Algo que también me gustaba hacer era parar en el medio de la ruta, donde veía que bajando un camino había playas que no estaban marcadas en el mapa. Varias veces me encontré con lugares tan geniales como desiertos. Así, también, terminé en playas nudistas. Bueno, en realidad son playas a las que no va casi nadie y la gente se pone en bolas, sin vueltas. Algunos sólo para tomar sol y meterse el mar. Otros esperan a que quede poca gente y se ponen cariñosos como si estuvieran encerrados en una habitación…
No podía irme de Santorini sin ir a sus dos lugares obligados: Fira y Oia. La capital es encantadora con sus callecitas estrechas, que sube y bajan, con recovecos para meterse. Hay tiendas que se terminan pareciendo entre sí. También está bueno para cenar, porque ahí el pueblo está unos cuantos metros sobre el nivel del mar y abajo se ve el Egeo. Además de ir a pasear, cenar o tomar algo, Fira también es atractiva por la vista del atardecer que ofrece.

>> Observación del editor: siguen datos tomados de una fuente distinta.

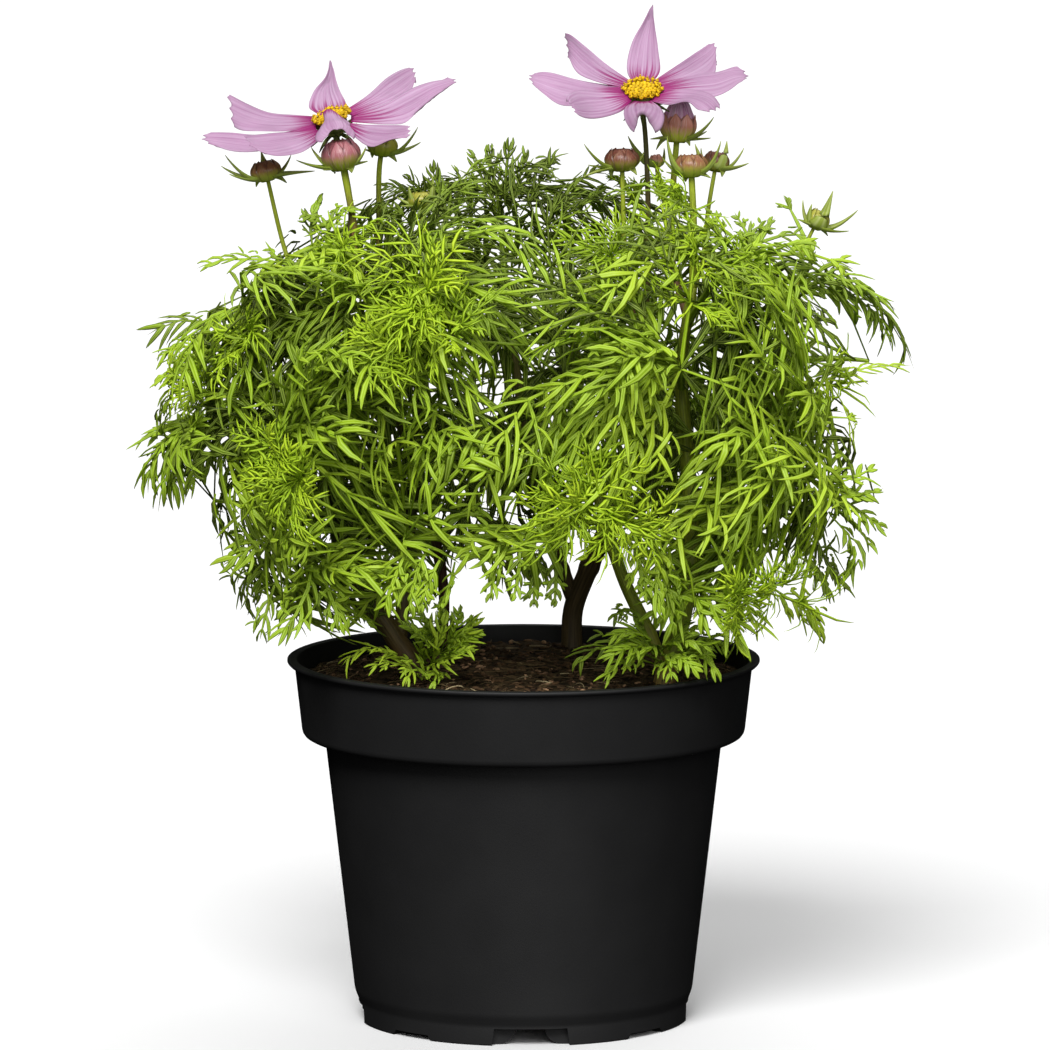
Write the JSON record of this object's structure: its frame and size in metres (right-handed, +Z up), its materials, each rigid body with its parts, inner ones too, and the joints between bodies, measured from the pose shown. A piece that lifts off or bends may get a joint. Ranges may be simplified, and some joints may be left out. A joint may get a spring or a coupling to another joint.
{
  "type": "potted cosmos plant",
  "caption": "Flowering cosmos with feathery leaves, pink daisy-like flowers and buds, growing in a round black nursery pot of soil.",
  "frame": {"origin": "on the pot's axis, at the ground under its foot", "axes": "+Z up along the pot's axis; -Y is the front, the side that the picture looks at; +X to the right of that view"},
  "size_m": [0.279, 0.2307, 0.3642],
  "materials": {
    "black_plastic": "satin injection-moulded black plastic",
    "potting_soil": "moist dark potting soil with bark chips and fibres",
    "stem": "brown to green ribbed stem with swollen nodes",
    "leaf": "fresh green, slightly glossy leaf with pale grooves",
    "petal": "soft lilac-pink petal with darker veins",
    "yellow_disc": "golden florets with dark anthers",
    "calyx_and_stalk": "green bracts on a thin green-brown stalk",
    "bud": "waxy green and pink-brown bud scales"
  },
  "bodies": {
    "root": {"pot": "black_plastic", "soil": "potting_soil", "left_stem": "stem", "left_flower_calyx_and_stalk": "calyx_and_stalk", "left_flower_disc": "yellow_disc", "left_flower_back_petal": "petal", "left_flower_back_right_petal": "petal", "left_flower_right_petal": "petal", "left_flower_front_right_petal": "petal", "left_flower_front_petal": "petal", "left_flower_front_left_petal": "petal", "left_flower_left_petal": "petal", "left_flower_back_left_petal": "petal", "bud_01": "bud", "bud_02": "bud", "bud_04": "bud", "bud_10": "bud", "far_left_leaves": "leaf", "far_left_low_leaves": "leaf", "left_bottom_leaves": "leaf", "left_front_leaves": "leaf", "left_top_leaves": "leaf", "left_centre_top_leaves": "leaf", "left_centre_low_leaves": "leaf", "centre_left_leaves": "leaf", "left_basal_leaves": "leaf", "middle_stem": "stem", "right_flower_calyx_and_stalk": "calyx_and_stalk", "right_flower_disc": "yellow_disc", "right_flower_back_petal": "petal", "right_flower_back_left_petal": "petal", "right_flower_left_petal": "petal", "right_flower_front_left_petal": "petal", "right_flower_front_petal": "petal", "right_flower_front_right_petal": "petal", "right_flower_right_petal": "petal", "right_flower_back_right_petal": "petal", "bud_05": "bud", "top_centre_leaves": "leaf", "back_centre_leaves": "leaf", "back_right_leaves": "leaf", "back_right_low_leaves": "leaf", "right_stem": "stem", "bud_06": "bud", "bud_07": "bud", "bud_08": "bud", "bud_09": "bud", "centre_front_leaves": "leaf", "centre_low_leaves": "leaf", "right_front_leaves": "leaf", "right_top_leaves": "leaf", "right_middle_leaves": "leaf", "far_right_leaves": "leaf", "far_right_low_leaves": "leaf", "right_basal_leaves": "leaf", "back_left_stem": "stem", "bud_03": "bud", "back_left_leaves": "leaf", "back_left_low_leaves": "leaf", "top_left_leaves": "leaf"}
  },
  "joints": []
}
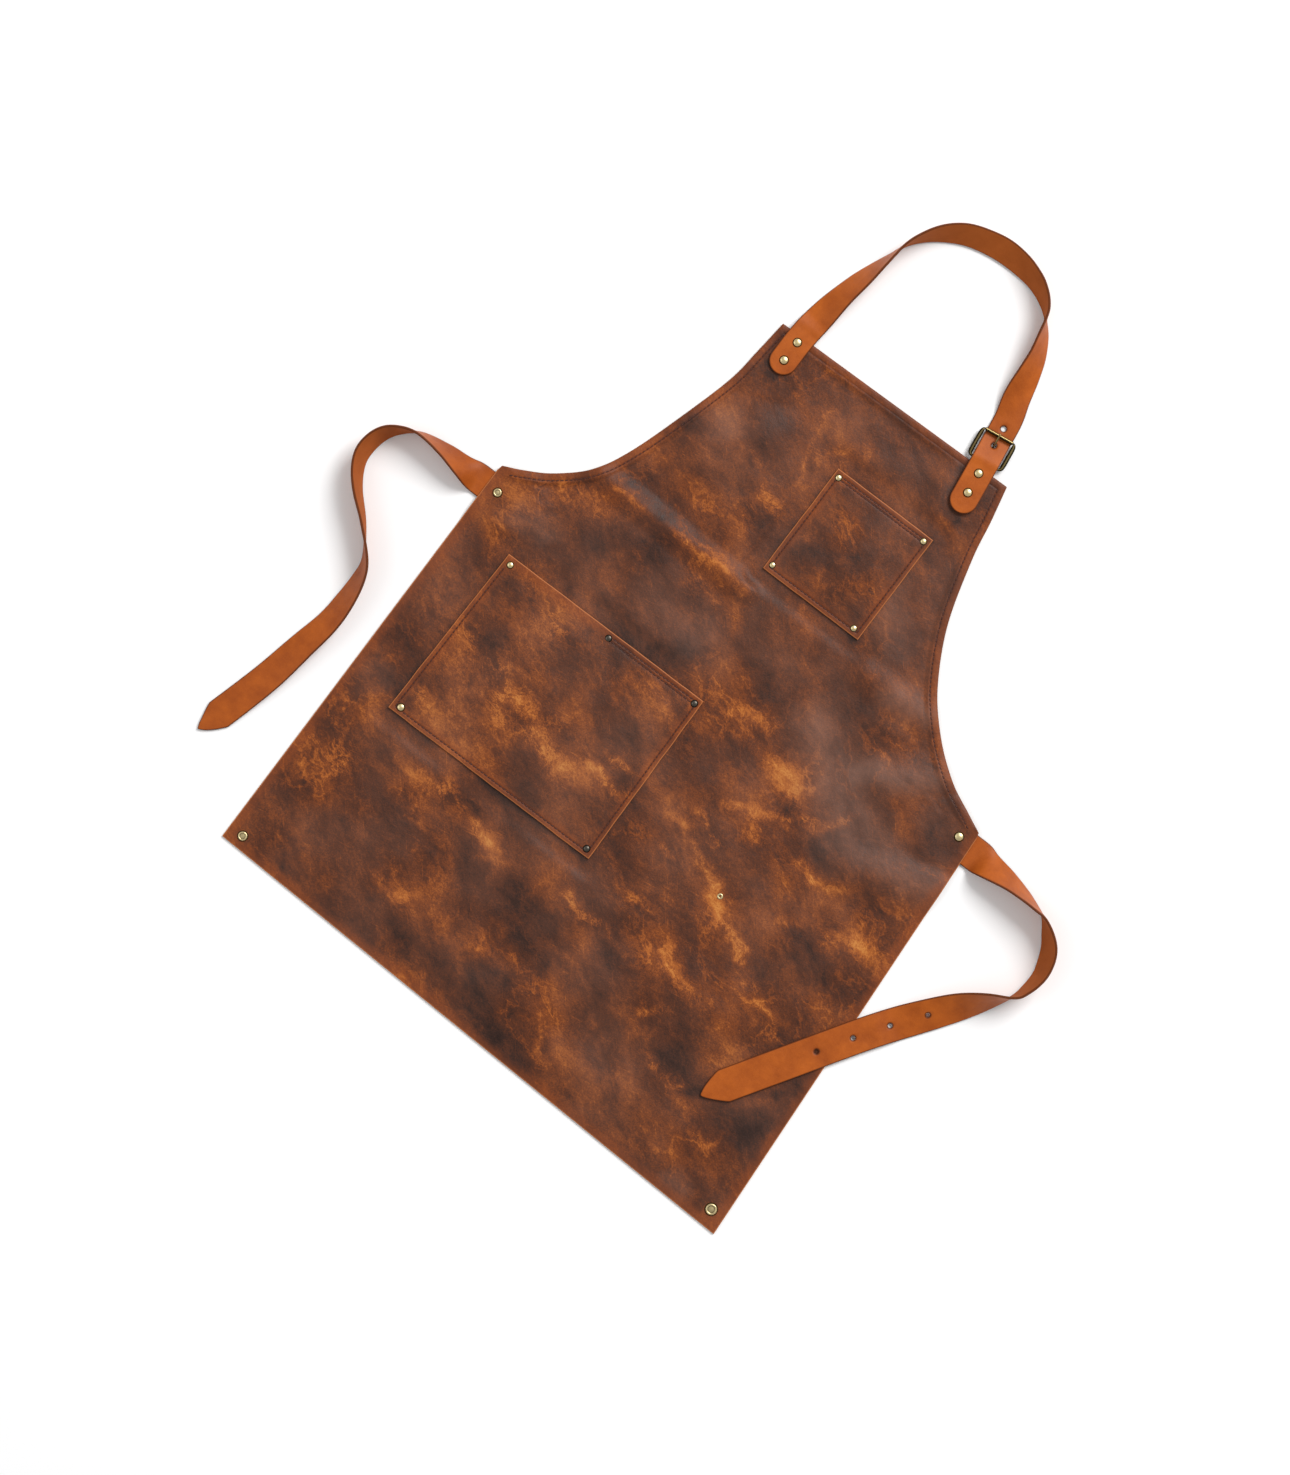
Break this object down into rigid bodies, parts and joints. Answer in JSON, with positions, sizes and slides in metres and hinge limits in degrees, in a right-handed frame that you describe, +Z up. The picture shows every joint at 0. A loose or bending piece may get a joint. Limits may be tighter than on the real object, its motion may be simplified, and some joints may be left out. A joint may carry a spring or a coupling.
{
  "type": "blacksmith apron",
  "caption": "Leather bib apron lying flat, with stitched and riveted pockets, a buckled neck strap and two waist ties",
  "frame": {"origin": "under the middle of the waist line, on the underside that lies on the surface", "axes": "+X across the apron to the side of the buckle, +Y from the hem to the bib, +Z up from the surface, out of the grain side"},
  "size_m": [0.8671, 0.9694, 0.0341],
  "materials": {
    "apron_leather": "waxed pull-up leather, dark brown with lighter rubbed marks",
    "strap_leather": "vegetable-tanned tan bridle leather with burnished edges",
    "rivet_brass": "pressed antique brass",
    "blackened_brass": "blackened brass",
    "buckle_brass": "dark antique brass, worn bright on its edges"
  },
  "bodies": {
    "root": {"apron_body": "apron_leather", "pocket_large": "apron_leather", "pocket_small": "apron_leather", "neck_strap": "strap_leather", "tie_left": "strap_leather", "tie_right": "strap_leather", "buckle_chape": "strap_leather", "buckle_frame": "buckle_brass", "buckle_roller": "buckle_brass", "buckle_prong": "buckle_brass", "eyelet": "rivet_brass", "rivet_small_pocket_top_left": "rivet_brass", "rivet_small_pocket_top_right": "rivet_brass", "rivet_small_pocket_bottom_left": "rivet_brass", "rivet_small_pocket_bottom_right": "rivet_brass", "rivet_large_pocket_top_left": "rivet_brass", "rivet_large_pocket_bottom_left": "rivet_brass", "rivet_large_pocket_top_middle": "blackened_brass", "rivet_large_pocket_top_right": "blackened_brass", "rivet_large_pocket_bottom_right": "blackened_brass", "rivet_waist_left": "rivet_brass", "rivet_waist_right": "rivet_brass", "rivet_hem_left": "rivet_brass", "rivet_hem_right": "rivet_brass", "rivet_neck_left_top": "rivet_brass", "rivet_neck_left_bottom": "rivet_brass", "rivet_neck_right_top": "rivet_brass", "rivet_neck_right_bottom": "rivet_brass"}
  },
  "joints": []
}
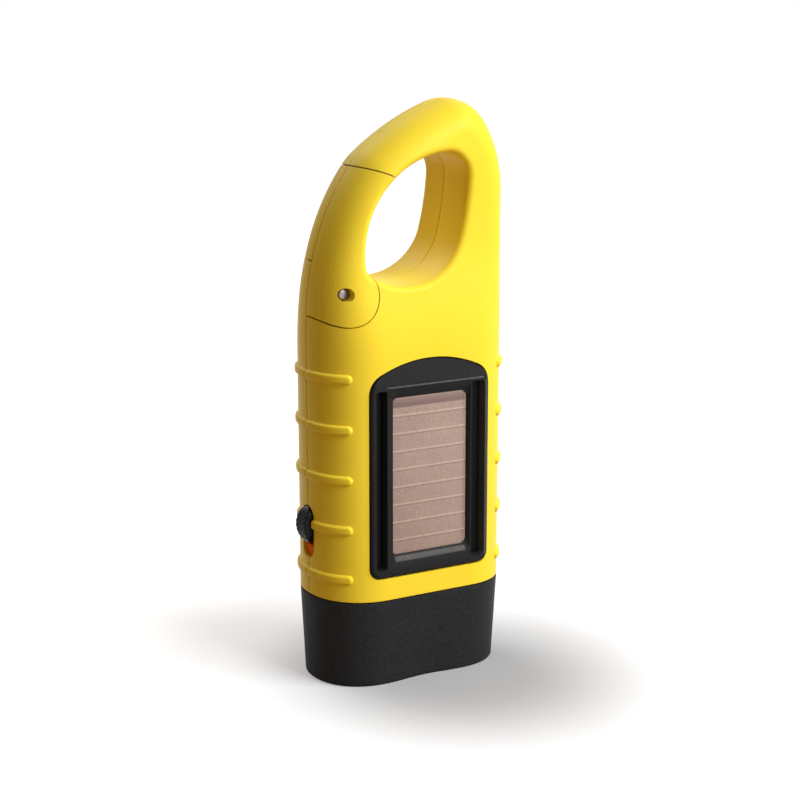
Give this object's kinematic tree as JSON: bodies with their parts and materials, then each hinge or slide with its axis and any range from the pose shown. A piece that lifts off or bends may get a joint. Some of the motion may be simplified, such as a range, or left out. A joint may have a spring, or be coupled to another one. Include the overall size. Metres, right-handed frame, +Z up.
{
  "type": "hand crank flashlight",
  "caption": "Yellow hand crank flashlight with a carabiner loop and sprung gate, a solar panel, a side slide switch and a black lamp head it stands on.",
  "frame": {"origin": "centre of the bounding box at the level of the head's rim, which it stands on", "axes": "+Z up along the body, -Y out of the solar panel, +X away from the gate and the switch"},
  "size_m": [0.052, 0.0382, 0.1348],
  "materials": {
    "yellow_plastic": "satin gloss moulded",
    "black_plastic": "fine texture",
    "grey_plastic": "moulded",
    "white_plastic": "moulded",
    "red_plastic": "moulded",
    "solar_film": "clear coat over the cell",
    "clear_plastic": "clear polished",
    "bright_film": "bright metallised",
    "steel": "plain",
    "brass": "turned",
    "copper": "enamelled wire",
    "green_board": "solder mask"
  },
  "bodies": {
    "casing": {"axle_1": "steel", "axle_2": "steel", "back_shell": "yellow_plastic", "battery_cell_1": "steel", "battery_cell_2": "steel", "battery_cell_3": "steel", "battery_holder": "black_plastic", "case_screw_1": "steel", "case_screw_2": "steel", "case_screw_3": "steel", "case_screw_4": "steel", "crank_bush": "brass", "front_shell": "yellow_plastic", "gate_pin": "steel", "gate_spring": "steel", "gear_plate": "steel", "generator_can": "steel", "generator_coil": "copper", "head_shell": "black_plastic", "led_1": "clear_plastic", "led_2": "clear_plastic", "led_3": "clear_plastic", "led_board": "green_board", "lens": "clear_plastic", "main_board": "green_board", "plate_screw_1": "steel", "plate_screw_2": "steel", "plate_screw_3": "steel", "reflector": "bright_film", "solar_bezel": "black_plastic", "solar_cell": "solar_film", "switch_body": "grey_plastic", "switch_mark": "red_plastic"},
    "gate": {"gate_front": "yellow_plastic", "gate_back": "yellow_plastic"},
    "slider": {"switch_slider": "black_plastic"},
    "crank": {"crank_arm": "black_plastic", "crank_shaft": "steel", "crank_screw": "steel", "drive_gear": "white_plastic", "knob_pin": "steel"},
    "knob_mount": {"knob_knuckle": "steel", "knob_spindle": "steel"},
    "knob": {"crank_knob": "black_plastic"},
    "gear_1": {"compound_gear_1": "white_plastic"},
    "gear_2": {"compound_gear_2": "white_plastic"},
    "rotor": {"rotor_magnet": "steel", "rotor_pinion": "brass"}
  },
  "joints": [
    {"name": "crank_spin", "type": "hinge", "parent": "casing", "child": "crank", "pos_m": [0.0007, 0.013, 0.062], "axis": [0, 1, 0], "continuous": true},
    {"name": "gear_1_spin", "type": "hinge", "parent": "casing", "child": "gear_1", "pos_m": [-0.00681, 0.0035, 0.04619], "axis": [0, 1, 0], "continuous": true},
    {"name": "gear_2_spin", "type": "hinge", "parent": "casing", "child": "gear_2", "pos_m": [0.00571, 0.0005, 0.03849], "axis": [0, 1, 0], "continuous": true},
    {"name": "rotor_spin", "type": "hinge", "parent": "casing", "child": "rotor", "pos_m": [0.00571, -0.006, 0.05179], "axis": [0, 1, 0], "continuous": true},
    {"name": "knob_fold", "type": "hinge", "parent": "crank", "child": "knob_mount", "pos_m": [0.0007, 0.01465, 0.029], "axis": [-1, 0, 0], "range_deg": [0, 90]},
    {"name": "knob_spin", "type": "hinge", "parent": "knob_mount", "child": "knob", "pos_m": [0.0007, 0.01465, 0.0409], "axis": [0, 0, 1], "continuous": true},
    {"name": "gate_hinge", "type": "hinge", "parent": "casing", "child": "gate", "pos_m": [-0.0192, -0.0045, 0.0926], "axis": [0, 1, 0], "range_deg": [0, 18], "stiffness_Nm_per_rad": 0.06, "springref_deg": -11.46},
    {"name": "switch_slide", "type": "slide", "parent": "casing", "child": "slider", "axis": [0, 0, -1], "range_m": [0, 0.0033]}
  ],
  "couplings": [
    {"joint": "gear_1_spin", "follows": "crank_spin", "ratio": -4},
    {"joint": "gear_2_spin", "follows": "crank_spin", "ratio": 12.8},
    {"joint": "rotor_spin", "follows": "crank_spin", "ratio": -35.84}
  ]
}
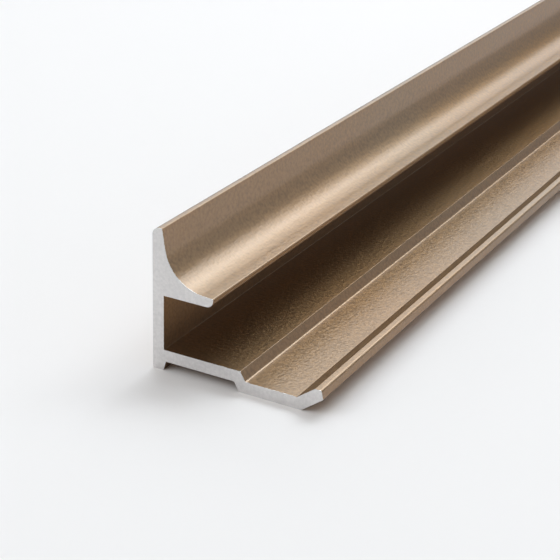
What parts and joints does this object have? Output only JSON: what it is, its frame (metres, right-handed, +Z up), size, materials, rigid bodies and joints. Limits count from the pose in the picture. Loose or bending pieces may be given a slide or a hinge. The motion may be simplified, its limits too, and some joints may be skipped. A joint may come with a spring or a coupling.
{
  "type": "aluminium extrusion profile",
  "caption": "Straight aluminium trim bar with a flat back, a cove on top, an open panel slot, a stepped floor and a turned-up front edge.",
  "frame": {"origin": "middle of the bar's bounding box, on the plane that the foot and the lip rest on", "axes": "+Y runs along the bar, +Z points up from the resting plane towards the top of the upright, and -X points out of the flat back"},
  "size_m": [0.0228, 1, 0.0181],
  "materials": {
    "anodised_aluminium": "satin champagne anodised"
  },
  "bodies": {
    "root": {"profile_bar": "anodised_aluminium"}
  },
  "joints": []
}
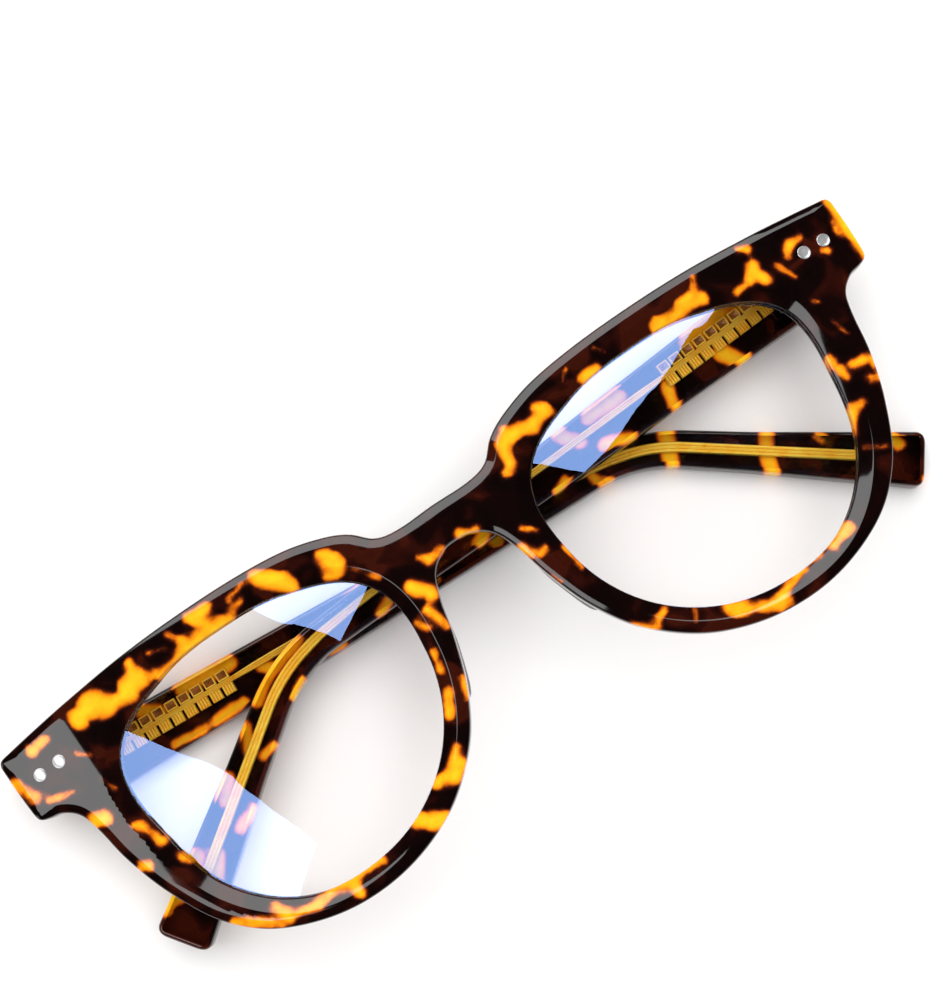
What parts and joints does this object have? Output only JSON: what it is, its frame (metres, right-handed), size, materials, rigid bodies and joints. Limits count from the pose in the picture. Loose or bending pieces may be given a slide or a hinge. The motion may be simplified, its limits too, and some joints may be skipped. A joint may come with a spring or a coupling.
{
  "type": "blue light glasses",
  "caption": "Folding blue light glasses with a thick tortoiseshell front, clear lenses, riveted hinges and wire-cored temples, lying folded on their back.",
  "frame": {"origin": "on the surface the folded glasses lie on, below the middle of their width and height", "axes": "+X along the front to the wearer's left, +Y towards the brow, +Z out of the front's face"},
  "size_m": [0.147, 0.049, 0.0204],
  "materials": {
    "tortoise_acetate": "polished dark tortoiseshell with amber patches",
    "pad_acetate": "polished dark acetate",
    "lens_clear": "clear resin with a blue-reflecting coat",
    "steel": "polished steel",
    "gold_core": "gold-coloured metal"
  },
  "bodies": {
    "front": {"front": "tortoise_acetate", "nose_pad_left": "pad_acetate", "nose_pad_right": "pad_acetate", "lens_left": "lens_clear", "lens_right": "lens_clear", "hinge_front_plate_left": "steel", "hinge_front_plate_right": "steel", "hinge_screw_left": "steel", "hinge_screw_right": "steel", "front_rivet_left_inner": "steel", "front_rivet_left_outer": "steel", "front_rivet_right_inner": "steel", "front_rivet_right_outer": "steel"},
    "left_temple": {"temple_left": "tortoise_acetate", "temple_core_left": "gold_core", "hinge_temple_leaf_left": "steel", "temple_rivet_left_near": "steel", "temple_rivet_left_far": "steel"},
    "right_temple": {"temple_right": "tortoise_acetate", "temple_core_right": "gold_core", "hinge_temple_leaf_right": "steel", "temple_rivet_right_near": "steel", "temple_rivet_right_far": "steel"}
  },
  "joints": [
    {"name": "left_temple_hinge", "type": "hinge", "parent": "front", "child": "left_temple", "pos_m": [0.06667, 0.0154, 0.0102], "axis": [0, -1, 0], "range_deg": [0, 94.8]},
    {"name": "right_temple_hinge", "type": "hinge", "parent": "front", "child": "right_temple", "pos_m": [-0.06667, 0.0154, 0.0059], "axis": [0, 1, 0], "range_deg": [0, 91.1]}
  ]
}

De todas maneras, el lugar señalado para ver la puesta del sol es Oia. Cada día, un centenar de personas peregrina en sus vehículos e incluso camina un par de horas para llegar hasta el extremo norte de la isla. El lugar es vendido a los turistas como “donde se ven los mejores atardeceres del mundo”. Bueno, ¿cómo saber si es el mejor del mundo? ¿Tiene realmente alguna importancia? Por más que haya visto mil atardeceres y otros tantos amaneceres, siempre me parece genial volver a hacerlo. Fue una hora mirando al horizonte. No había quietud. Cada minuto, el sol estaba un poco más abajo, la luz cambiaba, el agua tenía matices y el aire también se iba modificando, se hacía más liviano, un poco más húmedo. Era una mezcla de sensaciones. Para mí fue genial. Era el cierre de un viaje de un mes en el que me habían pasado muchas cosas. En fin, como me comentó mi amiga Mariana citando al poeta portugués Fernando Pessoa: “Los viajes son los viajeros. Lo que vemos no es lo que vemos, sino lo que somos”.